The country contains at least eight distinct regional cuisines of genuine seriousness. Oaxacan cooking – the seven moles, the tlayudas, the tetelas, the mezcal-marinated everything – has attracted international culinary attention for good reason. The seafood of the Pacific coast, cooked simply with lime and chilli and eaten at a palapa with sand between your toes, achieves a kind of perfection that no amount of technique can replicate. The Yucatán’s achiote-based cochinita pibil, slow-cooked underground and eaten with pickled habanero, is the kind of dish that makes you slightly impatient with the rest of the world’s pork offerings.
Mexico City’s restaurant scene has, in the past decade, become one of the most genuinely exciting in the world. There are chefs here cooking with native corn varieties that were nearly extinct, fermenting local ingredients in ways that nod to global technique without losing an ounce of Mexican identity, and presenting tasting menus that could hold their own anywhere on earth. The capital has done this without becoming precious about it, which is perhaps its greatest achievement.

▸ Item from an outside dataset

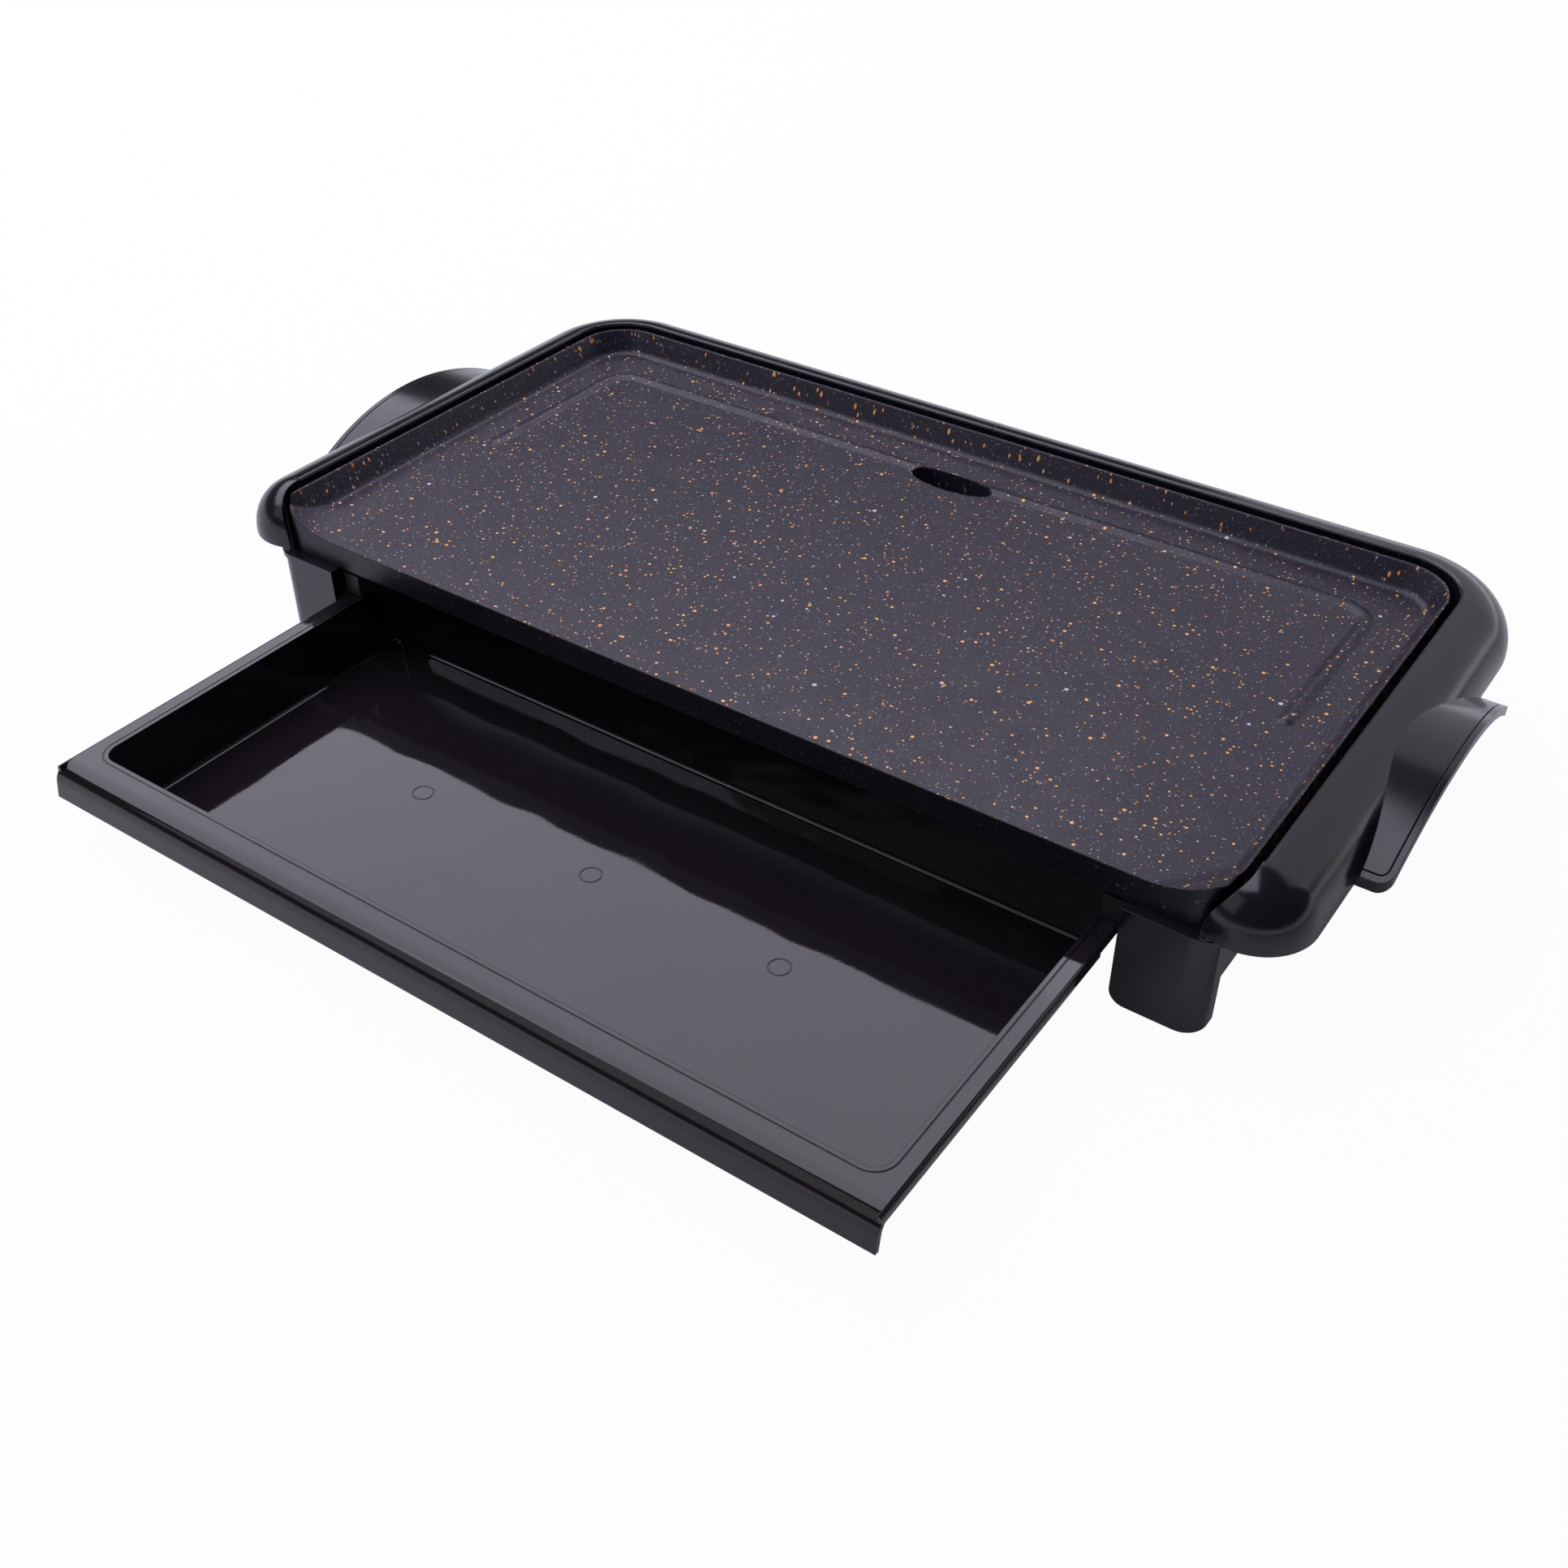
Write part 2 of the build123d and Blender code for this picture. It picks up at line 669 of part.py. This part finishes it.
shield_side = deck_inner + shield_lap
shield_front = web_front - wall
shield_back = deck_rear_edge + shield_lap

with BuildPart() as heat_shield:
    with BuildSketch(Plane.XY.offset(deck_height)):
        with Locations((0, shield_front)):
            Rectangle(2 * shield_side, shield_back - shield_front, align=(Align.CENTER, Align.MIN))
    extrude(amount=shield_skin)
    dish_side = deck_inner - shield_inset
    dish_front = shield_front + shield_inset
    dish_back = deck_rear_edge - shield_inset
    with BuildSketch(Plane.XY.offset(deck_height)):
        with Locations((0, (dish_front + dish_back) / 2)):
            RectangleRounded(2 * dish_side, dish_back - dish_front, shield_corner)
    extrude(amount=-shield_dish)
    with BuildSketch(Plane.XY.offset(deck_height + shield_skin)):
        with Locations((0, (dish_front + dish_back) / 2)):
            RectangleRounded(
                2 * (dish_side - shield_skin),
                dish_back - dish_front - 2 * shield_skin,
                shield_corner - shield_skin,
            )
    extrude(amount=-shield_dish, mode=Mode.SUBTRACT)
    with Locations([(x, y, deck_height) for x, y in runner_screw_places]):
        Cylinder(tapping_radius + screw_play, 4 * shield_skin, mode=Mode.SUBTRACT)

# Drawer and runners

tray_mid = (0, (opening_front + opening_back) / 2)
opening_length = 2 * opening_side

with BuildPart() as basin:
    with BuildSketch(Plane.XY.offset(tray_height)):
        with Locations(tray_mid):
            RectangleRounded(
                opening_length + 2 * tray_wall, tray_depth + 2 * tray_wall, tray_corner + tray_wall
            )
    extrude(amount=-(tray_height - tray_floor + tray_wall), taper=tray_draft)
    fillet(basin.faces().sort_by(Axis.Z)[0].edges(), tray_fillet + tray_wall)

with BuildPart() as basin_inside:
    with BuildSketch(Plane.XY.offset(tray_height)):
        with Locations(tray_mid):
            RectangleRounded(opening_length, tray_depth, tray_corner)
    extrude(amount=-(tray_height - tray_floor), taper=tray_draft)
    fillet(basin_inside.faces().sort_by(Axis.Z)[0].edges(), tray_fillet)

with BuildPart() as front_lip:
    with BuildSketch(Plane.YZ.offset(-flange_side)):
        with BuildLine():
            FilletPolyline(
                (opening_front - tray_wall, tray_height),
                (flange_front - lip_flare / 4, tray_height),
                (flange_front - lip_flare, tray_height - lip_height),
                radius=lip_round,
            )
            offset(amount=flange_skin, side=Side.LEFT, closed=True, mode=Mode.REPLACE)
        make_face()
    extrude(amount=2 * flange_side)

with BuildPart() as drawer_tray:
    add(basin.part)
    with BuildSketch(Plane.XY.offset(flange_low)):
        with Locations((0, opening_front - tray_wall)):
            Rectangle(2 * flange_side, flange_back - opening_front + tray_wall, align=(Align.CENTER, Align.MIN))
    extrude(amount=flange_skin)
    add(front_lip.part)
    with BuildSketch(Plane.XY.offset(tray_height - side_lip_drop)):
        with Locations((-flange_side, flange_front)):
            Rectangle(side_lip_skin, side_lip_length, align=(Align.MIN, Align.MIN))
        with Locations((flange_side, flange_front)):
            Rectangle(side_lip_skin, side_lip_length, align=(Align.MAX, Align.MIN))
    extrude(amount=side_lip_drop)
    add(basin_inside.part, mode=Mode.SUBTRACT)
    with BuildSketch(Plane.XY.offset(tray_floor)):
        with Locations([(i * mark_pitch, tray_mid[1]) for i in (-1, 0, 1)]):
            Circle(mark_radius)
            Circle(mark_radius - mark_line, mode=Mode.SUBTRACT)
    extrude(amount=-mark_depth, mode=Mode.SUBTRACT)
    line_inside = 2 * tray_line_inset
    line_outside = line_inside + 2 * tray_line_width
    with BuildSketch(Plane.XY.offset(tray_height)):
        with Locations(tray_mid):
            RectangleRounded(
                opening_length + line_outside, tray_depth + line_outside, tray_corner + line_outside / 2
            )
            RectangleRounded(
                opening_length + line_inside,
                tray_depth + line_inside,
                tray_corner + line_inside / 2,
                mode=Mode.SUBTRACT,
            )
    extrude(amount=-tray_line_depth, mode=Mode.SUBTRACT)
    flange_edges = drawer_tray.edges().filter_by(Axis.Y).group_by(Axis.Z)[-1].sort_by(Axis.X)
    fillet([flange_edges[0], flange_edges[-1]], flange_round)

with BuildPart() as runner_right:
    with BuildSketch(Plane.XZ.offset(-runner_front)):
        with Locations((web_inner, rib_low)):
            Rectangle(runner_rib_width, deck_low - rib_low, align=(Align.MAX, Align.MIN))
    extrude(amount=runner_front - runner_back)
    with BuildSketch(Plane.XZ.offset(-web_front)):
        with Locations((web_inner, ledge_top - 2 * ledge_skin)):
            Rectangle(runner_skin, deck_low - ledge_top + 2 * ledge_skin, align=(Align.MIN, Align.MIN))
            Rectangle(runner_ledge, 2 * ledge_skin, align=(Align.MAX, Align.MIN))
        with Locations((web_inner, ledge_top)):
            Rectangle(
                web_inner - flange_side + side_lip_skin + runner_gap * 2,
                side_lip_drop - flange_skin + runner_gap / 3,
                align=(Align.MAX, Align.MAX),
                mode=Mode.SUBTRACT,
            )
    extrude(amount=web_front - runner_back)
    pocket_fronts = [runner_front + runner_skin] + [y + tapping_head_radius for y in runner_screw_rows]
    pocket_backs = [y - tapping_head_radius for y in runner_screw_rows] + [runner_back - runner_skin]
    for front, back in zip(pocket_fronts, pocket_backs):
        with Locations((web_inner - runner_skin, front, deck_low)):
            Box(
                runner_rib_width - 2 * runner_skin,
                back - front,
                deck_low - rib_low - runner_skin,
                align=(Align.MAX, Align.MIN, Align.MAX),
                mode=Mode.SUBTRACT,
            )
    with Locations([(runner_screw_x, y, deck_low) for y in runner_screw_rows]):
        Cylinder(tapping_radius + screw_play, tapping_depth,
                 align=(Align.CENTER, Align.CENTER, Align.MAX), mode=Mode.SUBTRACT)
    with Locations((web_inner, runner_back, ledge_top)):
        Box(runner_ledge, runner_skin, rib_low - ledge_top, align=(Align.MAX, Align.MAX, Align.MIN))

with BuildPart() as runner_left:
    mirror(runner_right.part, about=Plane.YZ)

# Grease cup

cup_floor = cup_top - cup_height
cup_mid_y = (cup_front + cup_back) / 2

with BuildPart() as grease_cup:
    with BuildSketch(Plane.XY.offset(cup_floor)):
        with Locations((0, cup_mid_y)):
            RectangleRounded(cup_length, cup_depth, cup_corner)
    extrude(amount=cup_height)
    fillet(grease_cup.faces().sort_by(Axis.Z)[0].edges(), cup_corner / 3)
    with BuildSketch(Plane.XY.offset(cup_top - cup_wall)):
        with Locations((0, cup_mid_y)):
            Rectangle(cup_length + 2 * cup_flange, cup_depth)
    extrude(amount=cup_wall)
    with BuildSketch(Plane.XZ.offset(-cup_back)):
        with Locations((0, (cup_floor + cup_top) / 2)):
            RectangleRounded(
                cup_length + 2 * cup_flange + 2 * cup_face_margin, cup_height + cup_face_margin, cup_face_margin
            )
    extrude(amount=-cup_wall)
    with BuildSketch(Plane.XY.offset(cup_floor)):
        with Locations((0, cup_back)):
            SlotOverall(cup_length / 2, 2 * cup_pull)
        with Locations((0, cup_back)):
            Rectangle(cup_length, 2 * cup_pull, align=(Align.CENTER, Align.MAX), mode=Mode.SUBTRACT)
    extrude(amount=cup_wall)
    with BuildSketch(Plane.XY.offset(cup_floor + cup_wall)):
        with Locations((0, cup_mid_y)):
            RectangleRounded(cup_length - 2 * cup_wall, cup_depth - 2 * cup_wall, cup_corner - cup_wall)
    extrude(amount=cup_height, mode=Mode.SUBTRACT)

# Fasteners, spacers and feet

def screw(radius, length, head_radius, head_height):
    """Hexagon-headed screw that points down from the plane z = 0."""
    with BuildPart(mode=Mode.PRIVATE) as body:
        Cylinder(radius, length, align=(Align.CENTER, Align.CENTER, Align.MAX))
        with BuildSketch():
            RegularPolygon(head_radius, 6)
        extrude(amount=head_height)
    return body.part


plate_screw = screw(plate_screw_radius, deck_thickness + boss_clearance + boss_thread, screw_head_radius,
                    screw_head_height)
tapping_screw = screw(tapping_radius, tapping_depth, tapping_head_radius, tapping_head_height)

with BuildPart() as plate_screws:
    with Locations([Location((x, y, deck_low), (180, 0, 0)) for x, y in plate_screw_places]):
        add(plate_screw)

with BuildPart() as plate_spacers:
    with BuildSketch(Plane.XY.offset(deck_height)):
        with Locations(plate_screw_places):
            Circle(spacer_radius)
            Circle(plate_screw_radius + screw_play, mode=Mode.SUBTRACT)
    extrude(amount=boss_clearance)

with BuildPart() as runner_screws:
    with Locations([Location((x, y, deck_height + shield_skin)) for x, y in runner_screw_places]):
        add(tapping_screw)

with BuildPart() as seam_bracket:
    with BuildSketch(Plane.XY.offset(deck_height)):
        with Locations((0, bracket_y)):
            RectangleRounded(bracket_length, bracket_width, bracket_skin)
        with Locations(bracket_screw_places):
            Circle(tapping_radius + screw_play, mode=Mode.SUBTRACT)
    extrude(amount=bracket_skin)

with BuildPart() as seam_screws:
    with Locations([Location((x, y, deck_height + bracket_skin)) for x, y in bracket_screw_places]):
        add(tapping_screw)

feet_places = {
    "foot_front_left": (-leg_middle_x, foot_front_y),
    "foot_front_right": (leg_middle_x, foot_front_y),
    "foot_back_left": (-leg_middle_x, foot_back_y),
    "foot_back_right": (leg_middle_x, foot_back_y),
}
feet = {}
for foot_name, place in feet_places.items():
    with BuildPart() as foot:
        with BuildSketch():
            with Locations(place):
                RectangleRounded(foot_length, foot_width, foot_round)
        extrude(amount=foot_thickness)
    feet[foot_name] = foot.part

pieces = {
    "griddle_plate": griddle_plate.part,
    "heating_element": heating_element.part,
    "terminal_pins": terminal_pins.part,
    "pin_collars": pin_collars.part,
    "probe_sleeve": probe_sleeve.part,
    "inlet_shroud": inlet_shroud.part,
    "heat_shield": heat_shield.part,
    "base_left": base_left.part,
    "base_right": base_right.part,
    "handle_cover_left": handle_cover_left.part,
    "handle_cover_right": handle_cover_right.part,
    "runner_left": runner_left.part,
    "runner_right": runner_right.part,
    "drawer_tray": drawer_tray.part,
    "grease_cup": grease_cup.part,
    "plate_screws": plate_screws.part,
    "plate_spacers": plate_spacers.part,
    "runner_screws": runner_screws.part,
    "seam_bracket": seam_bracket.part,
    "seam_screws": seam_screws.part,
}
pieces.update(feet)
os.makedirs("parts", exist_ok=True)
for piece_name, piece in pieces.items():
    piece.label = piece_name
    export_step(piece, "parts/" + piece_name + ".step")
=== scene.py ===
import json
import math

import bpy
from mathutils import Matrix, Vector

# A table grill with its drawer pulled out, on a white studio floor. Lengths are in metres.

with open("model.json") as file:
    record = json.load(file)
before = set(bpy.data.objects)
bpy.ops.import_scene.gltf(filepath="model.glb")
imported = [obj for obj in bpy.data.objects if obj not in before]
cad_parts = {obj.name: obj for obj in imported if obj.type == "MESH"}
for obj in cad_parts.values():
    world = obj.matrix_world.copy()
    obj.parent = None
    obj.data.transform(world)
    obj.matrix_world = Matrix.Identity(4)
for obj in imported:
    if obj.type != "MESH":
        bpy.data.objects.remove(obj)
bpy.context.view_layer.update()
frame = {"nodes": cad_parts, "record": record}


class NodeKit:
    """Short calls that add nodes to one node tree."""

    def __init__(self, tree):
        self.tree = tree

    def node(self, kind, **settings):
        node = self.tree.nodes.new(kind)
        for name, value in settings.items():
            setattr(node, name, value)
        return node

    def put(self, value, socket):
        """Links an output to a socket, or sets the socket to a number or a colour."""
        if isinstance(value, bpy.types.NodeSocket):
            self.tree.links.new(value, socket)
        else:
            socket.default_value = value

    def maths(self, operation, first, second=0.0):
        node = self.node("ShaderNodeMath", operation=operation)
        self.put(first, node.inputs[0])
        self.put(second, node.inputs[1])
        return node.outputs[0]

    def spread(self, value, low, high, start=0.3, end=0.7, curve="LINEAR"):
        """Maps start to end of a value onto low to high."""
        node = self.node("ShaderNodeMapRange", clamp=True, interpolation_type=curve)
        for socket, number in zip(node.inputs, (value, start, end, low, high)):
            self.put(number, socket)
        return node.outputs[0]

    def mix(self, factor, first, second):
        """Blends two colours."""
        node = self.node("ShaderNodeMix", data_type="RGBA")
        colours = [socket for socket in node.inputs if socket.type == "RGBA"]
        self.put(factor, node.inputs[0])
        self.put(first, colours[0])
        self.put(second, colours[1])
        return next(socket for socket in node.outputs if socket.type == "RGBA")

    def component(self, vector, axis):
        """One component of a vector: 0 for X, 1 for Y, 2 for Z."""
        node = self.node("ShaderNodeSeparateXYZ")
        self.put(vector, node.inputs[0])
        return node.outputs[axis]

    def ray_kinds(self):
        """Two switches: 1 for rays straight from the camera, and 1 for mirrored and refracted rays."""
        path = self.node("ShaderNodeLightPath")
        mirrored = self.maths("MAXIMUM", path.outputs["Is Glossy Ray"], path.outputs["Is Transmission Ray"])
        return path.outputs["Is Camera Ray"], mirrored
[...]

Wine is produced domestically – Baja California’s Valle de Guadalupe in particular produces bottles of real quality and considerable character – but it is mezcal and tequila that make the strongest case for local drinking. A properly made mezcal, from a small artisanal producer in Oaxaca, is a revelation to anyone who has only ever encountered the mass-market version of either spirit. Your villa host or concierge worth their salt will know exactly where to point you.
The history of Mexico is, without exaggeration, one of the great stories of human civilisation. The Olmec, Maya, Zapotec, Mixtec, Toltec and Aztec cultures – all flourished here, built cities of remarkable sophistication, developed calendrical and mathematical systems of genuine ingenuity, created art of extraordinary power, and left behind monuments that still defy easy explanation. Teotihuacán, an hour outside Mexico City, was at its peak one of the largest cities on earth. The Avenue of the Dead, flanked by the Pyramid of the Sun and the Pyramid of the Moon, has a scale that you cannot quite prepare for, however many photographs you have seen. Chichén Itzá on the Yucatán Peninsula is equally famous and, to be honest, equally crowded – arriving at dawn before the tour buses helps considerably.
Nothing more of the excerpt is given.